Surgery is usually recommended for providing relief in most people with mild or moderate endometriosis. Surgery may also be suggested to improve fertility. Surgery is performed by locating the areas affected by endometriosis and thereon, getting the endometriosis implants removed. However, surgery need not always work out to be a permanent solution as there is a high chance of pain reoccurring. Studies have revealed that nearly 40-80 percent of women have experienced pain within 2 years' post-surgery. Simply put, the more severe the endometriosis, the more the chances of it reoccurring. Therefore, the pros and cons of the surgery need to be properly analysed before opting for it. Taking medications post-surgery may help in extending the pain-free period.
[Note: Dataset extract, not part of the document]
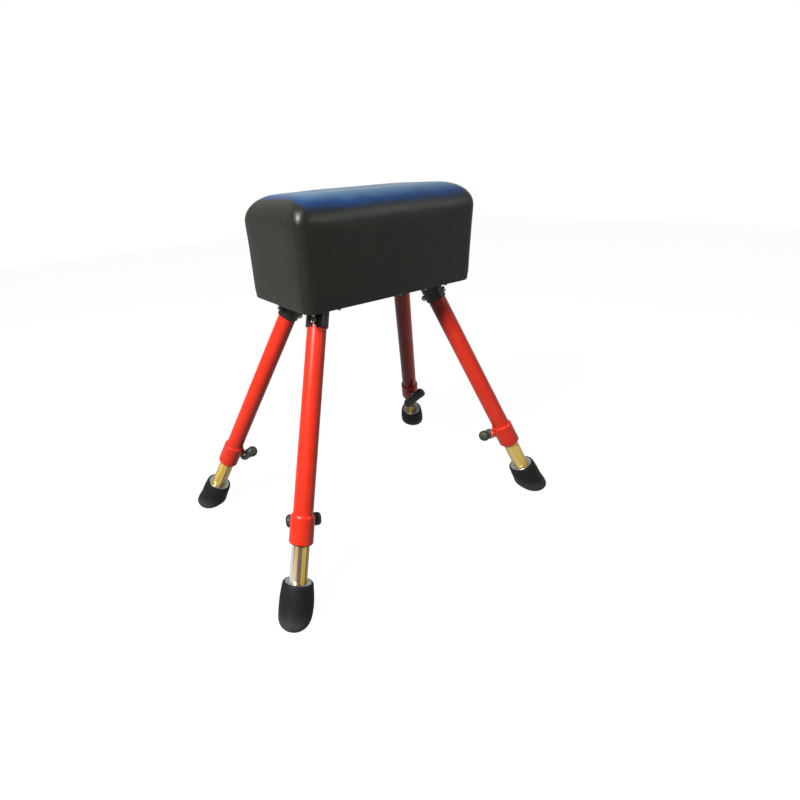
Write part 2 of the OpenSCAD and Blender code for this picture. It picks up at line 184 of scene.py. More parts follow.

As a last resort, a hysterectomy (removal of the uterus, fallopian tubes, and sometimes the ovaries) may be recommended in cases where the symptoms have revealed to have adversely affected a woman’s quality of life and where other treatment methods have been exhausted. While hysterectomy is certainly not a cure for endometriosis, it has lower retreatment rates vis-à-vis other surgical procedures. It also helps in providing pain relief.

Lifestyle changes

While there is no direct proof that leading a healthy lifestyle plays a role in reducing the severity of endometriosis, it is still important to harbour healthy lifestyle habits. For instance, avoiding caffeine can help in reducing pain, as caffeine can worsen symptoms. Regular physical activity and exercise are recommended in the treatment and management of endometriosis symptoms as it helps in decreasing the amount of oestrogen circulating through the body. Additional steps such as reducing alcohol intake – especially late at night as alcohol raises oestrogen levels, finding ways to manage the stress, having enough quality sleep every night, making healthy dietary changes, avoiding the consumption of heavy meals late at night is not only important for overall wellbeing but can also help in symptom management.

Impact of Endometriosis on Quality of Life

Symptoms from endometriosis can be challenging to diagnose. While dysmenorrhoea is the most common symptom, pain can be felt in other areas too which can hamper the quality of life. Moreover, because endometriosis is typically a progressive condition, what this means that it can worsen over time if left unchecked. Early diagnosis can not only help reduce the progression of the condition but also reduce complications, keep symptoms under check while improving overall outcomes.

In the case of certain women, post-menopause, the painful symptoms associated with endometriosis tend to subside. This is because as the body stops producing the hormone oestrogen, the growths shrink slowly. That said, in the case of some women who have opted for menopausal hormone therapy, symptoms of endometriosis may still persist.

As per recent studies, it has been pointed out that women with endometriosis have a high probability of being diagnosed with abnormal cholesterol levels and heart diseases. However, managing food habits and incorporating a healthier lifestyle should help put these fears to rest. Infertility, commonly associated as a complication arising out of endometriosis, can easily be avoided by seeking early treatment.

Some women have turned to alternative treatment such as acupuncture, homoeopathy, massage, and naturopathy to seek relief from symptoms. However, further research is needed to prove the effectiveness of these treatments.

The Bottom Line

Although there is currently no cure for endometriosis, it’s vital that you continue monitoring symptoms by opting for regular health checks with your healthcare provider. Anything abnormal or instances of intolerable pain should immediately be reported to the doctor. If any aspect of endometriosis causes worry or in case you’re worried about future implications, talk to your doctor.